American college athletics is a deeply hypocritical institution, in many ways, and the abuses in the name of big-time sport are easy to find and may be getting worse. But Lord help me, I still love it. And I’ll be trying to find televisions that receive the Tournament, which my home-rigged antenna most emphatically won’t. (We get TVOntario’s sweet and heady offerings, and the local French stations come in pretty well, thanks.)
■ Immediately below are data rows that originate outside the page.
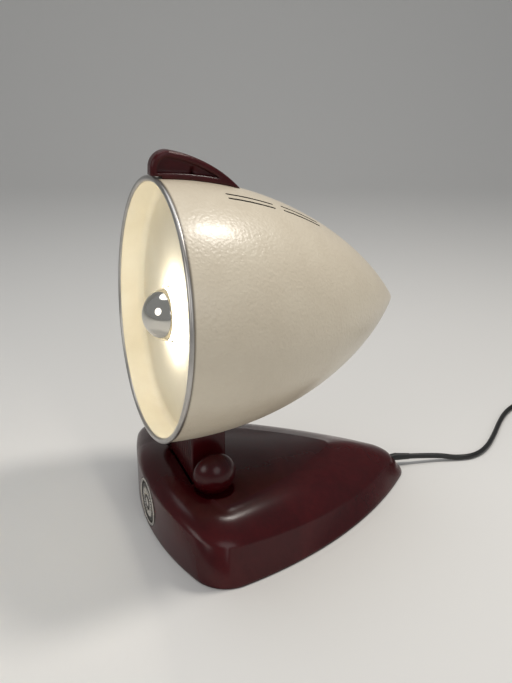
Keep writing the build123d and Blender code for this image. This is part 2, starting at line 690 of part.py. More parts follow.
def foot_shell():
    outer = foot_form(0.0, FOOT_LIFT)
    shell = outer - foot_form(FOOT_WALL, FOOT_LIFT - 2)
    ball_places = [Pos(side * BELLY_X, 0, PIVOT_Z) for side in (-1, 1)]
    pocket_r = KNOB_R + POCKET_GAP
    for place in ball_places:
        shell += (place * Sphere(pocket_r + FOOT_WALL)) & outer
    bosses = Part()
    for bx, by in BOSSES:
        bosses += post(BOSS_R, bx, by, PLATE_TOP, 60)
        bosses += post(BOSS_R, -bx, by, PLATE_TOP, 60)
    shell += bosses & outer
    for place in ball_places:
        shell -= place * Sphere(pocket_r)
    shell -= block(-EAR_IN, EAR_IN, -SLOT_HALF, SLOT_HALF, EAR_FOOT - 10, 90)
    for side in (-1, 1):
        ear = cross_rod(EAR_R, EAR_IN, EAR_OUT, z=PIVOT_Z)
        ear += block(EAR_IN, EAR_OUT, -EAR_R, EAR_R, EAR_FOOT, PIVOT_Z)
        shell += ear if side > 0 else to_left(ear)
    shell -= cross_rod(BOLT_R + HOLE_GAP, -90, 90, z=PIVOT_Z)
    for bx, by in BOSSES:
        shell -= post(BOSS_SCREW_R, bx, by, 0, PLATE_TOP + 9)
        shell -= post(BOSS_SCREW_R, -bx, by, 0, PLATE_TOP + 9)
    shell -= rod(BADGE_R + SEAT_GAP, -FOOT_FRONT - 5, -FOOT_FRONT + BADGE_SINK, z=BADGE_Z)
    shell -= rod(BADGE_STUD_R + HOLE_GAP, -FOOT_FRONT - 5, 0, z=BADGE_Z)
    shell -= rod(BOOT_R + HOLE_GAP, FLANGE_Y, FOOT_REAR + 1, z=EXIT_Z)
    return shell


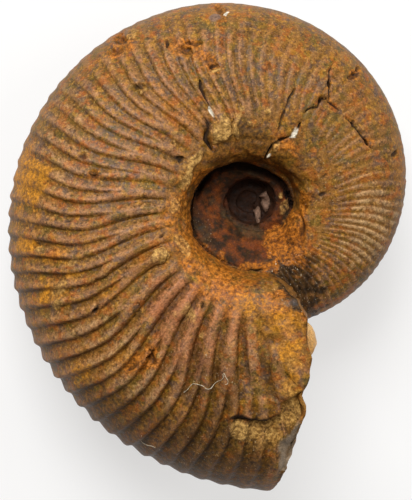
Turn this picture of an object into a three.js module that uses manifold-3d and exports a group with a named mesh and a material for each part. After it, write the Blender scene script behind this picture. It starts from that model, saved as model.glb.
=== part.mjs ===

And I don’t forget the CIS Nationals. The playing levels and, especially, the TV production values are much higher in the Excited States, but I’ll still be paying attention to the Canadian championships. I’ll be conflicted. My alma mater, McMaster, and its terrific coach Joe Raso will be trying to shed their bridesmaid status; they’ve won four CIS silver medals in his 14 years, so they’re in Vikings/Bills territory. Go, Marauders! If they play Carleton, the team I follow closest now, The Dynasty That Came From Nowhere (or perhaps the Smart family driveway), I can’t lose, I guess. Coach Dave is after his fourth consecutive title, and his teams are astoundingly focused. Go, Ravens!

Yes, and Go, Duke, too! And if the UCLA Bruins meet them in the Final Four, a hinted return to the glory days under John R. Wooden, the Wizard of Westwood and my hero, then I will be a little twisted up for that one, too. Go, Bruins! Go, Everybody! (Cripe, Syracuse even has a Canadian kid, Leo Rautins’s son, so I may even have to pull for the Orange a little. Yecch. But not Florida. Can’t stoop that far.)